_GOAL_
Pick out each line in these entries that contains the string "from".
----- DATA RECORDS -----
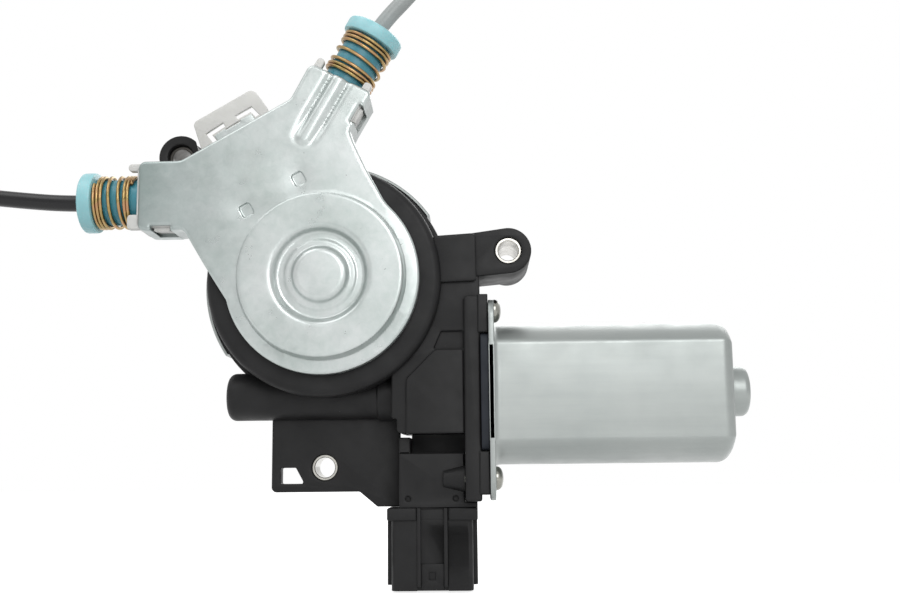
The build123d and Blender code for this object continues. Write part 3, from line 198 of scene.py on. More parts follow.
def zinc_sheet():
    """Zinc-plated sheet: pale, faintly green and mottled, satin, with rolling marks and small pits."""
    s = Shader("zinc_sheet", (0.44, 0.475, 0.465), 0.34, 0.7)
    clouds = [(0.34, (0.36, 0.4, 0.385)), (0.5, (0.43, 0.465, 0.455)), (0.64, (0.48, 0.505, 0.5))]
    tone = s.ramp(s.noise(34, 6, 0.62), clouds)
    spangle = s.noise(420, 5, 0.7, distort=0.6)
    tone = s.mix(0.22, tone, s.between(spangle, (0.3, 0.36, 0.345), (0.56, 0.58, 0.575), 0.35))
    # Painted shade: the colour darkens towards the left arm, broken up by noise
    left_painted_shade = s.math("ADD", s.across(-0.062, -0.012), s.math("MULTIPLY", s.noise(55, 6, 0.7), 0.3))
    shades = [(0.15, (0.5, 0.57, 0.56)), (0.62, (0.84, 0.86, 0.86)), (1.0, (1.04, 1.04, 1.04))]
    tone = s.mix(1.0, tone, s.ramp(left_painted_shade, shades), "MULTIPLY")
    specks = s.between(s.cells(190), (0.3, 0.32, 0.32), 1, 0, 0.035)
    s.set("Base Color", s.mix(0.5, tone, specks, "MULTIPLY"))
    s.set("Roughness", s.between(s.noise(150, 5, 0.6), 0.26, 0.4))
    s.bump(s.noise(900, 3), 0.00002, 0.3)
    s.bump(s.noise(70, 3), 0.0002, 0.2)
    return s.material


def can_steel():
    """The drawn can: soft zinc grey with long draw marks along the armature."""
    s = Shader("can_steel", (0.36, 0.385, 0.375), 0.36, 0.66)
    tone = s.between(s.noise(26, 6, 0.6), (0.255, 0.28, 0.272), (0.32, 0.34, 0.33))
    drawn = s.noise(260, 5, 0.65, stretch=(0.06, 1, 1))
    s.set("Base Color", s.mix(0.18, tone, s.between(drawn, (0.22, 0.24, 0.235), (0.37, 0.39, 0.385))))
    s.set("Roughness", s.between(s.noise(120, 5, 0.6), 0.3, 0.44))
    s.bump(drawn, 0.00002, 0.25)
    s.bump(s.noise(45, 3), 0.0002, 0.15)
    return s.material


def black_plastic():
    """Glass-filled nylon: near black, satin, with a fine grain and a few specks of dust."""
    s = Shader("black_plastic", (0.009, 0.009, 0.0095), Specular_IOR_Level=0.2)
    tone = s.between(s.noise(70, 5), (0.008, 0.008, 0.0084), (0.016, 0.016, 0.0164))
    dust = s.between(s.cells(210), 0.16, 0, 0, 0.025)
    s.set("Base Color", s.mix(1.0, tone, dust, "ADD"))
    s.set("Roughness", s.between(s.noise(160, 4), 0.42, 0.58))
    s.bump(s.noise(2600, 3), 0.00003, 0.35)
    s.bump(s.noise(300, 3), 0.00004, 0.2)
    return s.material


def plain(name, colour, rough, metal=0.0, vary=0.15, scale=120, **sockets):
    """A finish with a little variation of tone and gloss, and a fine grain."""
    s = Shader(name, colour, rough, metal, **sockets)
    low = tuple(c * (1 - vary) for c in colour)
    high = tuple(min(1, c * (1 + vary)) for c in colour)
    s.set("Base Color", s.between(s.noise(scale, 5), low, high))
    s.set("Roughness", s.between(s.noise(scale * 1.7, 4), rough - 0.07, rough + 0.07))
    s.bump(s.noise(900, 3), 0.00003, 0.4)
    return s.material


def gold_wire():
    """Yellow-passivated spring wire: gold with rosy and green tints."""
    s = Shader("gold_wire", (0.34, 0.23, 0.1), 0.3, 1.0)
    tints = [(0.28, (0.2, 0.16, 0.06)), (0.5, (0.36, 0.25, 0.11)), (0.66, (0.36, 0.2, 0.11))]
    tints += [(0.8, (0.5, 0.4, 0.22))]
    s.set("Base Color", s.ramp(s.noise(240, 4, 0.6, distort=0.8), tints))
    s.set("Roughness", s.between(s.noise(500, 3), 0.24, 0.4))
    s.bump(s.noise(1500, 2), 0.00001, 0.4)
    return s.material


def nylon_look(name, low, high, rough, scatter, weight, scale, grain):
    """Nylon that scatters light, mottled between two colours; scatter is the depth of red, green and blue."""
    s = Shader(name, high, rough, Subsurface_Weight=weight, Subsurface_Scale=0.002, Subsurface_Radius=scatter)
    s.set("Base Color", s.between(s.noise(scale, 4), low, high))
    s.bump(s.noise(grain, 3), 0.00002, 0.3)
    return s.material


def blue_nylon(name, low, high):
    return nylon_look(name, low, high, 0.38, (0.4, 1.0, 1.0), 0.25, 90, 1200)


def white_nylon():
    low, high = (0.52, 0.52, 0.5), (0.61, 0.61, 0.59)
    return nylon_look("white_nylon", low, high, 0.42, (1.0, 1.0, 0.9), 0.2, 80, 900)


def strand_steel():
    """Cable: fine strands that run round it."""
    s = Shader("strand_steel", (0.36, 0.37, 0.38), 0.36, 1.0)
    inputs = {"Scale": 900, "Distortion": 0.4, "Vector": s.scaled((1, 1, 0.7))}
    wave = s.made("ShaderNodeTexWave", "Fac", inputs)
    s.set("Base Color", s.between(wave, (0.16, 0.17, 0.18), (0.5, 0.51, 0.52), 0.2, 0.8))
    s.bump(wave, 0.00006, 0.6)
    return s.material


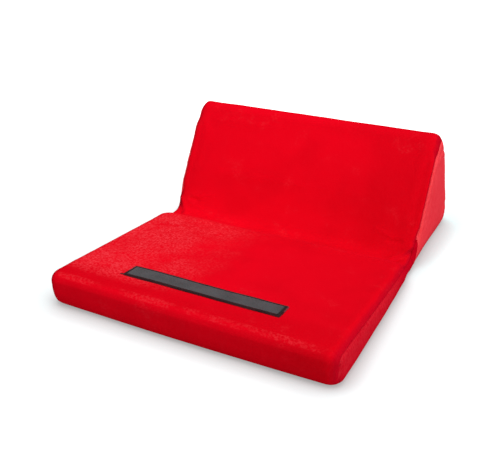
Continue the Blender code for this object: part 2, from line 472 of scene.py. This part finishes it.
def crease_bulge(coords):
    """Outward bulge of the cloth low at the crease's two ends."""
    x, y, z = coords.T
    along = np.exp(-((y - BULGE_PLACE) / BULGE_REACH) ** 2)
    outer = smoothstep(half_width - BOW_REACH / 2, half_width - BASE_RADIUS, np.abs(x))
    bulge = np.zeros_like(coords)
    bulge[:, 0] = BULGE * np.sign(x) * along * outer * smoothstep(BULGE_HEIGHT, BULGE_HEIGHT / 3, z)
    return bulge


def left_draw(coords):
    """Inward draw of the wedge's left end, over its whole height."""
    x, y = coords[:, 0], coords[:, 1]
    behind = smoothstep(crease_y, wedge_front + BOW_REACH, y)
    draw = np.zeros_like(coords)
    draw[:, 0] = LEFT_DRAW * smoothstep(0, -half_width, x) * behind
    return draw


def ridge_ends(coords):
    """Drop of the ridge's two ends along an arc."""
    along = np.clip((np.abs(coords[:, 0]) - (half_width - RIDGE_END)) / RIDGE_END, 0, RIDGE_ARC)
    high = smoothstep(top_z - RIDGE_DEPTH, top_z - RIDGE_DEPTH / 3, coords[:, 2])
    drop = np.zeros_like(coords)
    drop[:, 2] = -RIDGE_END * (1 - np.sqrt(1 - along ** 2)) * high
    return drop


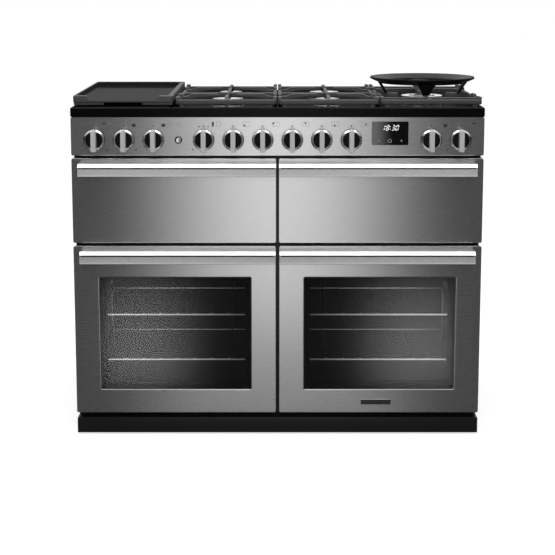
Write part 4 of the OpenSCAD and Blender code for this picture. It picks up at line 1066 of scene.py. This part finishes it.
def world():
    """White all round; metal mirrors white above, dim grey in front and behind, and dark at the sides."""
    scene_world = bpy.data.worlds.new("studio")
    bpy.context.scene.world = scene_world
    scene_world.use_nodes = True
    tree = scene_world.node_tree
    tree.nodes.clear()
    path = tree.nodes.new("ShaderNodeLightPath")
    place = tree.nodes.new("ShaderNodeTexCoord")
    split = tree.nodes.new("ShaderNodeSeparateXYZ")
    tree.links.new(place.outputs["Generated"], split.inputs["Vector"])
    x, y, z = (split.outputs[axis] for axis in "XYZ")
    rise = math_node(tree, "ADD", y, z)
    above = math_node(tree, "MULTIPLY", map_range(tree, rise, (0.05, 0.55), (0, 1)),
                      map_range(tree, z, (0.1, 0.4), (0, 1)))
    dim = math_node(tree, "MULTIPLY", map_range(tree, y, (-0.2, 0.3), (MIRRORED_FRONT, 0.04)),
                    map_range(tree, math_node(tree, "ABSOLUTE", x), (0.6, 0.9), (1, 0.15)))
    seen = math_node(tree, "MAXIMUM", above, dim)
    behind = map_range(tree, y, (0.1, 0.4), (0, 1))
    through_glass = background(tree, math_node(tree, "MAXIMUM", seen, behind))
    result = mix_shader(tree, path.outputs["Is Glossy Ray"], background(tree, DIFFUSE_LEVEL),
                        background(tree, seen))
    result = mix_shader(tree, path.outputs["Is Camera Ray"], result, background(tree, 1.0))
    result = mix_shader(tree, path.outputs["Is Transmission Ray"], result, through_glass)
    output = tree.nodes.new("ShaderNodeOutputWorld")
    tree.links.new(result, output.inputs["Surface"])


def floor():
    """A pale floor that the camera sees as white, with the cooker's shadow."""
    bpy.ops.mesh.primitive_plane_add(size=FLOOR_SIZE)
    plane = bpy.context.object
    plane.name = "floor"
    material = bpy.data.materials.new("floor")
    material.use_nodes = True
    tree = material.node_tree
    tree.nodes.clear()
    path = tree.nodes.new("ShaderNodeLightPath")
    glow = tree.nodes.new("ShaderNodeEmission")
    glow.inputs["Strength"].default_value = FLOOR_GLOW
    seen = tree.nodes.new("ShaderNodeAddShader")
    tree.links.new(matt(tree, FLOOR_SEEN), seen.inputs[0])
    tree.links.new(glow.outputs[0], seen.inputs[1])
    result = mix_shader(tree, path.outputs["Is Camera Ray"], matt(tree, FLOOR_UNSEEN), seen.outputs[0])
    output = tree.nodes.new("ShaderNodeOutputMaterial")
    tree.links.new(result, output.inputs["Surface"])
    plane.data.materials.append(material)


def lamps(outer_panes, inner_panes, clock, wires, lids, handles, panel, knobs):
    """The lamps. Most reach a few pieces alone, whose reflections they give."""
    strip = card("front strip", 0, FRONT_CARD_Y, 0.78, 1.4, 1.54, 1.22, ("X", 0.5, 0, 0.46))
    low = card("low strip", 0, FRONT_CARD_Y, 0.22, 1.4, 0.43, 0.8, ("X", 0.5, 0, 0.40), ("Y", 0, 0.4, 1))
    ground = lamp("floor card", (0, -0.95, 0.02), (0, -0.95, 1), 1.2, 1.2, 0.2)
    fade(ground, ("X", 0.5, 0.17, 0.43))
    for light in (strip, low, ground):
        only(light, [*outer_panes, *inner_panes, *handles, *knobs, clock], "EXCLUDE")
    only(card("panel light", 0, FRONT_CARD_Y, 0.75, 2, 0.5, 0.35, ("X", 0.5, 0.05, 0.5)), [panel])
    for side in (-1, 1):
        end = 0.5 + side / 2
        only(card("window card", side * 0.316, NEAR_CARD_Y, 0.166, 0.43, 0.332, 5.0,
                  ("X", end, 0.28, 0.78), ("Y", 0, 0.3, 1.45)), outer_panes)
        only(card("rack light", side * 0.275, -0.242, 0.28, 0.41, 0.34, 1.6, ("X", end, 0.1, 1.15)), wires)
        lamp("side fill", (side * 2.6, -1.8, 1.5), (0, 0, 0.5), 1.2, 1.6, 0.5, glossy=False)
    lamp("overhead", (0, -0.5, 2.4), (0, 0, 0.7), 2.4, 1.2, 2.4)
    only(card("clock card", 0.29, NEAR_CARD_Y, 0.755, 0.2, 0.3, 3, ("X", 0, 0.46, 0.78)), [clock])
    only(lamp("burner light", (0, 2.5, 1.15), (0, 0, 1.0), 3, 0.5, 1.0, diffuse=False), [lids])
    only(card("handle card", 0, FRONT_CARD_Y, 0.5, 2.6, 1.1, 0.6, ("X", 0.5, 0.1, 0.8)), handles)
    only(lamp("handle light", (0, -0.9, 2.0), (0, -0.3, 0.7), 2.4, 0.8, 1.3), handles)
    only(lamp("handle edge light", (0, FRONT_CARD_Y, 1.22), (0, -0.3, 0.7), 2.4, 0.4, 0.8), handles)
    only(lamp("knob light", (0, -1.6, 1.5), (0, -0.3, 0.8), 2.4, 1.0, 1.7, glossy=False), knobs)


def photo_camera():
    """The photograph's camera."""
    data = bpy.data.cameras.new("camera")
    data.lens = FOCAL
    data.sensor_width = SENSOR
    data.shift_y = SHIFT_UP
    camera = bpy.data.objects.new("camera", data)
    bpy.context.scene.collection.objects.link(camera)
    camera.location = (0, -CAMERA_AWAY * MM, CAMERA_HEIGHT * MM)
    camera.rotation_euler = (math.radians(90 - CAMERA_TILT), 0, 0)
    bpy.context.scene.camera = camera
    bpy.context.scene.view_settings.view_transform = "Standard"


def build():
    """Every piece, then the studio, some of whose lamps reach a few pieces alone."""
    lower_door("left")
    lower_door("right")
    badge()
    outer_panes, inner_panes = zip(panes("left"), panes("right"))
    grill_front()
    drawer_front()
    panel = control_panel()
    handles = [handle("left_door_handle", "left_oven_door", 5, LOW_HANDLE_TOP, mirror=True),
               handle("right_door_handle", "right_oven_door", 5, LOW_HANDLE_TOP),
               handle("grill_door_handle", "grill_door", 4, UP_HANDLE_TOP, mirror=True),
               handle("drawer_handle", "drawer", 4, UP_HANDLE_TOP)]
    knobs = [knob(name, x) for name, x in KNOBS.items()]
    button()
    panel_marks()
    clock = display()
    hob_tray()
    lids = burners()
    griddle()
    support("left_pan_support", COLUMNS[0])
    support("centre_pan_support", COLUMNS[1])
    support("right_pan_support", COLUMNS[2], wok=True)
    wok_cradle()
    plinth()
    paint_nodes()
    world()
    floor()
    wires = [nodes[name] for name in RACKS]
    lamps(outer_panes, inner_panes, clock, wires, lids, handles, panel, knobs)
    photo_camera()


build()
-----
_EXERCISE ANSWER_
The build123d and Blender code for this object continues. Write part 3, from line 198 of scene.py on. More parts follow.
Continue the Blender code for this object: part 2, from line 472 of scene.py. This part finishes it.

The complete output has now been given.